Industrial profits - which cover large enterprises with annual revenue of more than 20 million yuan ($3.1 million) from their main operations - fell 2.3 percent in 2015 from 2014, the National Bureau of Statistics(NBS) said on its website on Wednesday. That compared with 3.3 percent growth in 2014. December's profit decline quickened from November's 1.4 percent drop, marking the longest period of monthly slides since the NBS started collecting the data in 2011.
High costs and tight liquidity curbed companies' production and operations, along with weak domestic and global demand, the NBS said. "Falling producer prices have further squeezed firms' earnings," said He Ping, an NBS official said in a statement. The NBS said industrial firms' interest payments fell 2.3 percent in 2015 as interest rate cuts helped lower costs, though most economists say borrowing costs remain too high.
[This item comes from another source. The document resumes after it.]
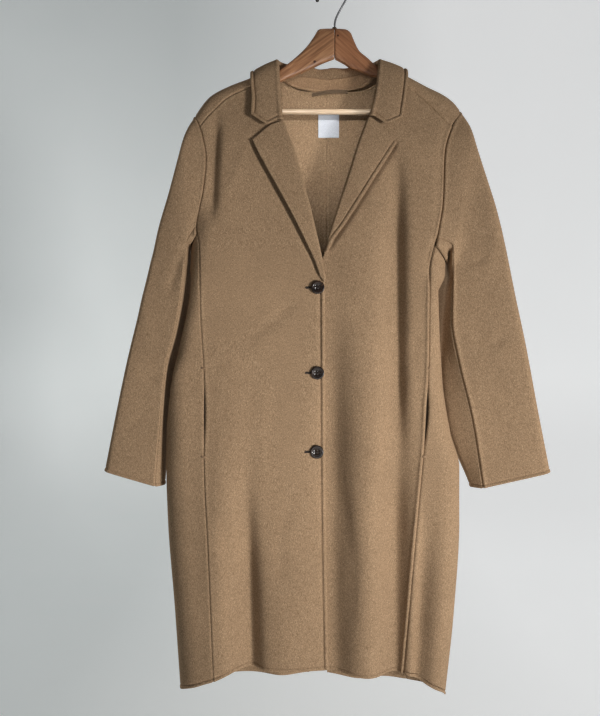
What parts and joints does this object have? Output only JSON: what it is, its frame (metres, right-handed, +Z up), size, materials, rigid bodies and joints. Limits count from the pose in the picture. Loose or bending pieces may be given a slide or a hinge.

With slowing economic momentum squeezing cash flows and margins for companies across a growing swathe of sectors, profit warnings have flooded out in recent weeks, most notably from firms in the mining and energy sectors. Profits in the mining sector, often a laggard among all groups, tumbled 58.2 percent in 2015, due partly to a supply glut and falling global commodity prices. China Metal Resources Utilization, for example, said on January 22 that 2105 profits are expected to decrease substantially, while China Coal Energy said it was expecting to post a loss.
Among 41 industrial sectors, 29 had year-on-year profit growth in 2015, while 12 reported declines, the NBS data showed. State-owned firms fared the worst among all companies. Their profits slumped 21.9 percent in 2015 from a year ago, compared with private firms which saw profits rise 3.7 percent.